On Saturday I got my hair cut, picked up my repaired watch, and continued reorganising rooms. The power went off again in the afternoon, this time it lasted five hours. I made a curry while we chatted in the candlelight. Once the power resumed, we managed to watch a good portion of Lawrence of Arabia before I decided that sleep was more important...

Who is it that ever manages to get bored?

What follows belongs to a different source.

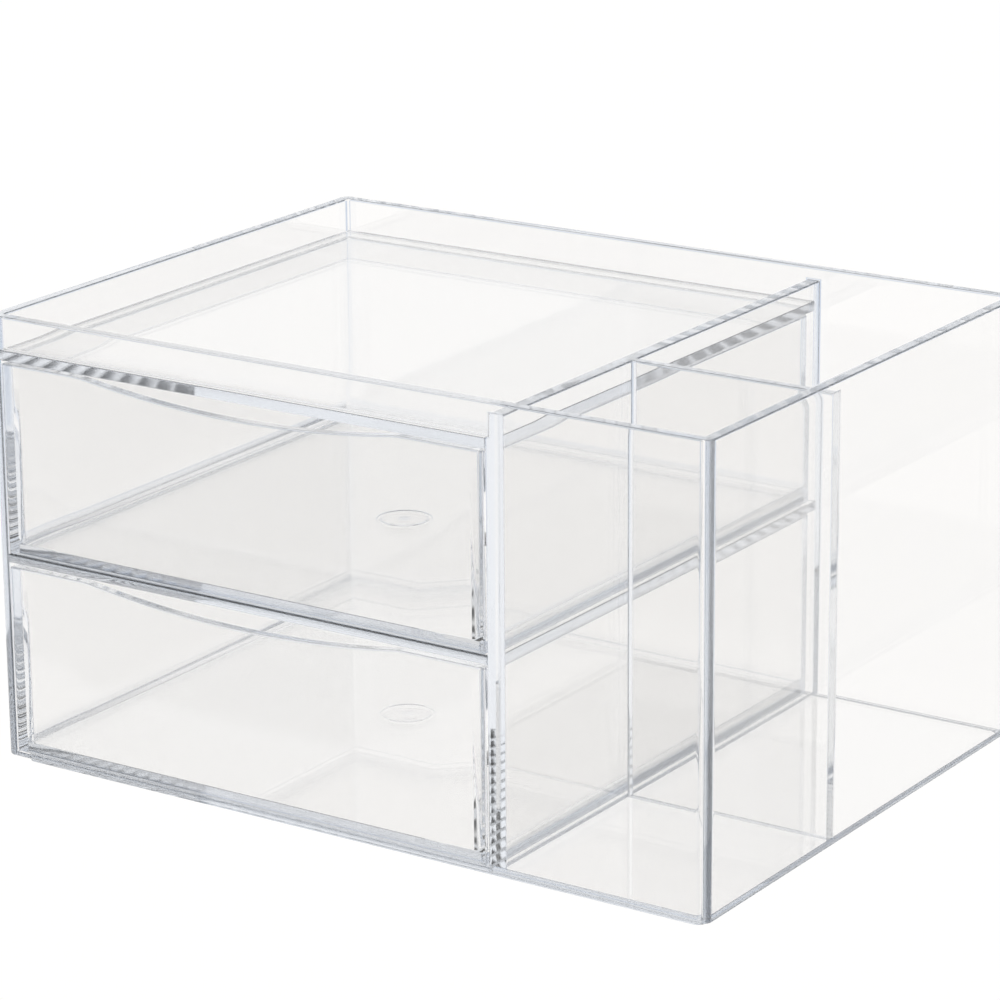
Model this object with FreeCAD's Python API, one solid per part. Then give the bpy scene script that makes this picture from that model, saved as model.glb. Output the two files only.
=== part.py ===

Saturday, September 4, 2010

Dancing in the dark

After an industrious day that combined looking in furniture shops (my idea of hell on earth), food shopping and domestic chores, we were more than ready to spend our rainy Friday night curled up in front of the telly. We'd poured the wine, turned the heater on, and cued up David Lean's 1962 classic, Lawrence of Arabia. I hadn't seen it in years and was looking forward to it greatly.
We were 7.35 into the 220 minute epic when the power went off. The house was plunged into darkness and silence.
Via mobile phone, we ascertained that the power would be off until 11.00, so that was the Friday night film over and done with then.
We lit candles, turned as many things off as we could remember having turned on, and listened some very pleasant classical music via my transistor radio. It was actually a nice change.
After an hour or so I took a candle and went into another room. I picked up my 12-string and knocked out a few covers before working on a new David Robinson song. I played it over and over again, each time bedding it down a little more. Presently it sounds a bit too much like someone else (I won't say who) so I'll need to work it a bit. It's called I Never Noticed. Keep an ear out for it.

Every cloud...

Wednesday, September 1, 2010

Lofty ideas.

Taking advantage of yesterday's warmer weather, we went walking in the hills. We chose one of Adelaide's most popular bushwalking trails, the 3.7 kilometre uphill track that leads from Waterfall Gully up to Mt Lofty Summit, the highest point in the Mt Lofty Ranges.
We weren't the only people who'd had a notion to walk; the carpark was full and we were lucky to find a spot.
As we set off, it occurred to me that I hadn't been along this route for quite a few years. Not sure why... We passed the old turnoff to Castle Rock, one of my favourite places, sadly now inaccessible. I have sat on that bald outcrop on many occasions, marveling at the view, composing crappy poetry in my head, and eating homemade fruitcake.
The walk was great. The waterfalls were booming, thanks to the recent rains. The views and scenery were awesome, and we saw our fair share of wildlife. We spotted a koala nestled in its tree, and saw red-browed firetails, superb fairy wrens, and what might have been a singing honeyeater. I was breathing a little hard at times, and my heart was occasionally beating ten to the bar, but it was a very enjoyable excursion. We did it at quite a good clip too, earning our coffee at the summit.
Coming down was slightly quicker, and a little harder on the joints, if not the lungs.
I must do more walking in the hills. It's good for the soul.